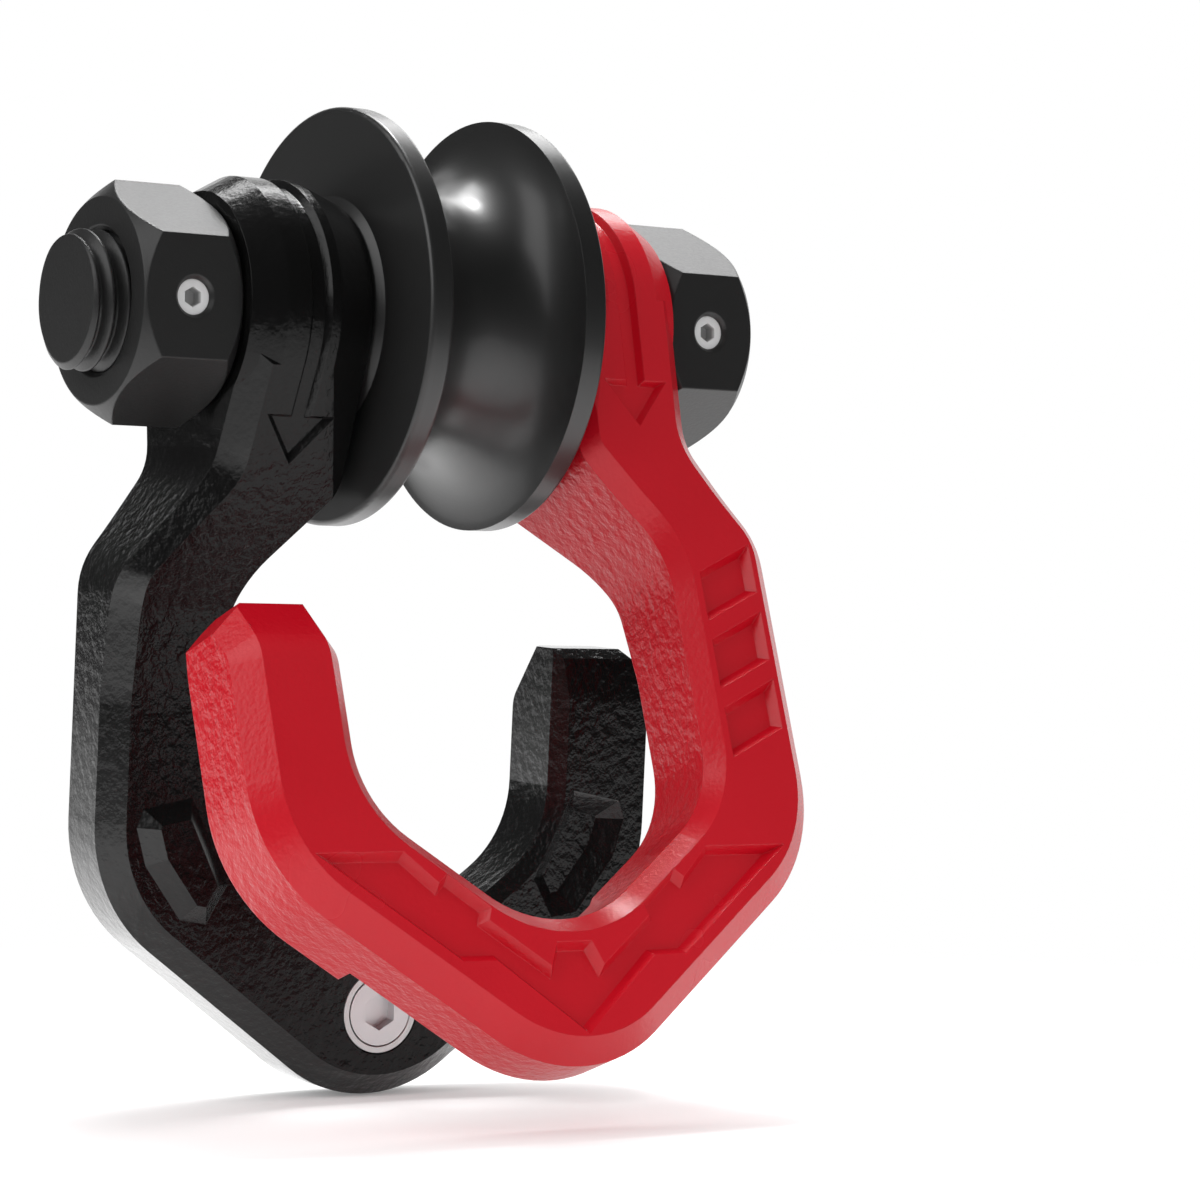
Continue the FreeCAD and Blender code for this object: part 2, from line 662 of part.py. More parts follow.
def hook_parting_face(body, label):
    """Add the lug, and cut the other lug's seat and the seats of the magnet and its screw."""
    seat = "placement(vector(0; 0; Sizes.parting); rotation(0; 0; 0))"
    slope = "-Sizes.lug_wall_angle"
    lug = new_sketch(body, f"{label}_lug", "XZ_Plane", seat)
    add_outline(lug, lug_corners(1, "0"))
    extrude(body, "Pad", lug, "Sizes.lug_height", backwards=True, taper=slope)
    hollow = new_sketch(body, f"{label}_lug_seat", "XZ_Plane", seat)
    add_outline(hollow, lug_corners(-1, "Sizes.lug_clearance"))
    extrude(body, "Pocket", hollow, "Sizes.lug_height + Sizes.lug_clearance", backwards=True,
            taper=slope)
    magnet = new_sketch(body, f"{label}_magnet_seat", "XZ_Plane", seat)
    add_circle(magnet, "0", "-Sizes.magnet_drop", "Sizes.magnet_radius + Sizes.magnet_gap")
    extrude(body, "Pocket", magnet, "Sizes.magnet_sink + Sizes.magnet_thickness", backwards=True)
    screw = new_sketch(body, f"{label}_screw_hole", "XZ_Plane", seat)
    add_circle(screw, "0", "-Sizes.magnet_drop", "Sizes.magnet_screw_radius + Sizes.thread_clearance")
    depth = "Sizes.magnet_sink + Sizes.magnet_screw_length + Sizes.screw_hole_spare"
    extrude(body, "Pocket", screw, depth, backwards=True)


def hook(label, placement):
    body = new_body(label)
    outline = hook_outline(body, f"{label}_outline")
    extrude(body, "Pad", outline, "2 * (Sizes.eye_radius + Sizes.small_spare)", symmetric=True)
    hook_faces(body, label)
    hook_arm_edges(body)
    hook_tip(body, label)
    hook_tip_edges(body)
    window_bevel(body, label)
    back_lean = f"(180 deg - {BACK_SLOPE})"
    neck_bevel(body, f"{label}_front_neck", FRONT_SLOPE, FRONT_SLOPE, -1)
    neck_bevel(body, f"{label}_back_neck", back_lean, BACK_SLOPE, 1)
    hook_eye(body, label)
    hook_arrow(body, f"{label}_front_arrow", FRONT_SLOPE, FRONT_SLOPE, -1)
    hook_arrow(body, f"{label}_back_arrow", back_lean, BACK_SLOPE, 1)
    hook_recesses(body, label)
    hook_parting_face(body, label)
    bore = new_sketch(body, f"{label}_bore", "YZ_Plane")
    add_circle(bore, "0", "0", "Sizes.journal_radius + Sizes.bore_clearance")
    extrude(body, "Pocket", bore, symmetric=True)
    body.setExpression("Placement", placement)
    return body


def magnet_sketch(body, name):
    """A section through the magnet's centre line: x is towards the parting plane, y is outward."""
    seat = "placement(vector(0; -Sizes.magnet_drop; 0); rotation(0; 0; 0))"
    return new_sketch(body, name, "YZ_Plane", seat)


def magnet(label, placement):
    body = new_body(label)
    section = magnet_sketch(body, f"{label}_section")
    front = "-(Sizes.parting + Sizes.magnet_sink)"
    back = f"{front} - Sizes.magnet_thickness"
    mouth = "Sizes.magnet_screw_head + Sizes.magnet_screw_gap"
    hole = "Sizes.magnet_screw_radius + Sizes.magnet_screw_gap"
    add_outline(section, [
        (front, mouth),
        (f"{front} - (({mouth}) - ({hole}))", hole),
        (back, hole),
        (back, "Sizes.magnet_radius"),
        (front, "Sizes.magnet_radius"),
    ])
    turn(body, "Revolution", section, (section, ["H_Axis"]))
    body.setExpression("Placement", placement)
    return body


def magnet_screw(label, placement):
    body = new_body(label)
    section = magnet_sketch(body, f"{label}_section")
    front = "-(Sizes.parting + Sizes.magnet_sink)"
    end = f"{front} - Sizes.magnet_screw_length"
    add_outline(section, [
        (front, "0"),
        (front, "Sizes.magnet_screw_head"),
        (f"{front} - (Sizes.magnet_screw_head - Sizes.magnet_screw_radius)",
         "Sizes.magnet_screw_radius"),
        (f"{end} + Sizes.magnet_screw_point", "Sizes.magnet_screw_radius"),
        (end, "Sizes.magnet_screw_radius - Sizes.magnet_screw_point"),
        (end, "0"),
    ])
    turn(body, "Revolution", section, (section, ["H_Axis"]))
    mouth = "placement(vector(0; 0; Sizes.parting + Sizes.magnet_sink); rotation(0; 0; 0))"
    socket = new_sketch(body, f"{label}_socket", "XZ_Plane", mouth)
    add_hexagon(socket, "0", "-Sizes.magnet_drop", "Sizes.magnet_socket")
    extrude(body, "Pocket", socket, "Sizes.magnet_socket_depth", backwards=True)
    body.setExpression("Placement", placement)
    return body


RIGHT_END = "placement(vector(Sizes.shoulder; 0; 0); rotation(0; 0; 0))"
LEFT_END = "placement(vector(-Sizes.shoulder; 0; 0); rotation(vector(0; 1; 0); 180))"
RED_PLACE = "placement(vector(0; 0; 0); rotation(vector(1; 0; 0); -Sizes.red_lean_angle))"
BLACK_PLACE = "placement(vector(0; 0; 0); rotation(180; 0; -Sizes.black_lean_angle))"

pieces = [
    shaft(),
    nut("left_nut", LEFT_END),
    nut("right_nut", RIGHT_END),
    grub_screw("left_grub_screw", -1),
    grub_screw("right_grub_screw", 1),
    pulley(),
    hook("red_hook", RED_PLACE),
    magnet("red_magnet", RED_PLACE),
    magnet_screw("red_magnet_screw", RED_PLACE),
    hook("black_hook", BLACK_PLACE),
    magnet("black_magnet", BLACK_PLACE),
    magnet_screw("black_magnet_screw", BLACK_PLACE),
]
doc.recompute()

for item in doc.Objects:
    if "Invalid" in item.State or "Error" in item.State:
        raise RuntimeError(f"{item.Label} failed: {item.State}")
for piece in pieces:
    if piece.Shape.isNull() or not piece.Shape.isValid() or len(piece.Shape.Solids) != 1:
        raise RuntimeError(f"{piece.Label} is not one valid solid")

os.makedirs("parts", exist_ok=True)
for piece in pieces:
    piece.Shape.exportStep(f"parts/{piece.Label}.step")
    box = piece.Shape.BoundBox
    print(f"{piece.Label}: {piece.Shape.Volume / 1000:.2f} cm3, x {box.XMin:.1f} to {box.XMax:.1f},"
          f" y {box.YMin:.1f} to {box.YMax:.1f}, z {box.ZMin:.1f} to {box.ZMax:.1f}")
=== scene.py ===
# %% [markdown]
# # A snatch block with two hinged hooks
# A snatch block is a pulley that opens, so that a rope can be laid in it anywhere along its length.
# Here a red and a black hook hang on the pulley's own shaft and meet below it. The CAD model gives
# every piece its size and place, and this lesson gives each one its surface: powder coat over rough
# forgings, turned and anodised aluminium, blackened steel and plain stainless screws.

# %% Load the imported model
import json
import math
import bpy
import numpy as np
from mathutils import Matrix, Vector


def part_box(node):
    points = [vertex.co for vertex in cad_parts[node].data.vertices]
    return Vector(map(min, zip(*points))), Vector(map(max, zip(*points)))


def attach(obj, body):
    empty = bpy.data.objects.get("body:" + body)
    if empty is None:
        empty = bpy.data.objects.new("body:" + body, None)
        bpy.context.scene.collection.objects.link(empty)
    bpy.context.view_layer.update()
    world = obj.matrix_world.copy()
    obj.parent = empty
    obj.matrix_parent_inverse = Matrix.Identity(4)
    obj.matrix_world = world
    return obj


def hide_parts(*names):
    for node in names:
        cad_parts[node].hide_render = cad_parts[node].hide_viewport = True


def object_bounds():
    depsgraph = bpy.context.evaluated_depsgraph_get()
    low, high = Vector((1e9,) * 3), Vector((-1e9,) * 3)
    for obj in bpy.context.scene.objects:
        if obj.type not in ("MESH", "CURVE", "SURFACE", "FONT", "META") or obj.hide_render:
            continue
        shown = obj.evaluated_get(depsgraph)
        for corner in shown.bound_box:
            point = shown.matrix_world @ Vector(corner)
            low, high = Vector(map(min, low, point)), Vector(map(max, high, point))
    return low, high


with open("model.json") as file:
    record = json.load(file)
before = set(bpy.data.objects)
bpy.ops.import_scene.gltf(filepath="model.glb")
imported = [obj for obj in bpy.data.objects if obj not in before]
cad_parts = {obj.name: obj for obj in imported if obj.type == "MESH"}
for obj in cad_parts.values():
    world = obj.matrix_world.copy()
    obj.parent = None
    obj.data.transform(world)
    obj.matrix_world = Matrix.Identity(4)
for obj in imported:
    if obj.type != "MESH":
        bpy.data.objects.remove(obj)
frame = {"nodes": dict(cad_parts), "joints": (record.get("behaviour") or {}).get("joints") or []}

MM = 0.001
nodes = frame["nodes"]
cad_box = [list(corner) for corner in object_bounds()]

# %% [markdown]
# ## What the frame tells
# Nothing here is measured twice. A hook's lean comes from its joint, whose lowest value is the
# closed place. The shaft's journal ends where the right nut begins.

# %% Read the leans and the shaft's sizes
joints = {joint["name"]: joint for joint in frame["joints"]}
red_lean = math.radians(-joints["red_hook_swing"]["range_deg"][0])
black_lean = math.radians(-joints["black_hook_swing"]["range_deg"][0])
red_outward = Vector((0, -math.cos(red_lean), math.sin(red_lean)))
black_outward = Vector((0, math.cos(black_lean), math.sin(black_lean)))
shaft_low, shaft_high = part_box("shaft")
left_nut_low, left_nut_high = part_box("left_nut")
right_nut_low, right_nut_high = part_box("right_nut")
journal_radius = shaft_high.z
shoulder = right_nut_low.x
print("leans", round(math.degrees(red_lean), 2), round(math.degrees(black_lean), 2), "degrees")
print("journal from", round(left_nut_high.x / MM, 2), "to", round(shoulder / MM, 2), "mm")
print("nuts end at", round(left_nut_low.x / MM, 2), "and", round(right_nut_high.x / MM, 2), "mm")

# %% [markdown]
# ## Meshes from grids
# A turned or threaded piece is one function of two numbers: how far along the axis, and how far
# round. The function runs on whole numpy arrays at once, and this helper joins the grid's
# neighbours into faces, with the last column meeting the first.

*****

Objective - Repeat exactly the lines from the one containing "for item in" to the one containing "for node in", both lines included, and nothing else.

Solution to this task -
for item in doc.Objects:
    if "Invalid" in item.State or "Error" in item.State:
        raise RuntimeError(f"{item.Label} failed: {item.State}")
for piece in pieces:
    if piece.Shape.isNull() or not piece.Shape.isValid() or len(piece.Shape.Solids) != 1:
        raise RuntimeError(f"{piece.Label} is not one valid solid")

os.makedirs("parts", exist_ok=True)
for piece in pieces:
    piece.Shape.exportStep(f"parts/{piece.Label}.step")
    box = piece.Shape.BoundBox
    print(f"{piece.Label}: {piece.Shape.Volume / 1000:.2f} cm3, x {box.XMin:.1f} to {box.XMax:.1f},"
          f" y {box.YMin:.1f} to {box.YMax:.1f}, z {box.ZMin:.1f} to {box.ZMax:.1f}")
=== scene.py ===
# %% [markdown]
# # A snatch block with two hinged hooks
# A snatch block is a pulley that opens, so that a rope can be laid in it anywhere along its length.
# Here a red and a black hook hang on the pulley's own shaft and meet below it. The CAD model gives
# every piece its size and place, and this lesson gives each one its surface: powder coat over rough
# forgings, turned and anodised aluminium, blackened steel and plain stainless screws.

# %% Load the imported model
import json
import math
import bpy
import numpy as np
from mathutils import Matrix, Vector


def part_box(node):
    points = [vertex.co for vertex in cad_parts[node].data.vertices]
    return Vector(map(min, zip(*points))), Vector(map(max, zip(*points)))


def attach(obj, body):
    empty = bpy.data.objects.get("body:" + body)
    if empty is None:
        empty = bpy.data.objects.new("body:" + body, None)
        bpy.context.scene.collection.objects.link(empty)
    bpy.context.view_layer.update()
    world = obj.matrix_world.copy()
    obj.parent = empty
    obj.matrix_parent_inverse = Matrix.Identity(4)
    obj.matrix_world = world
    return obj


def hide_parts(*names):
    for node in names:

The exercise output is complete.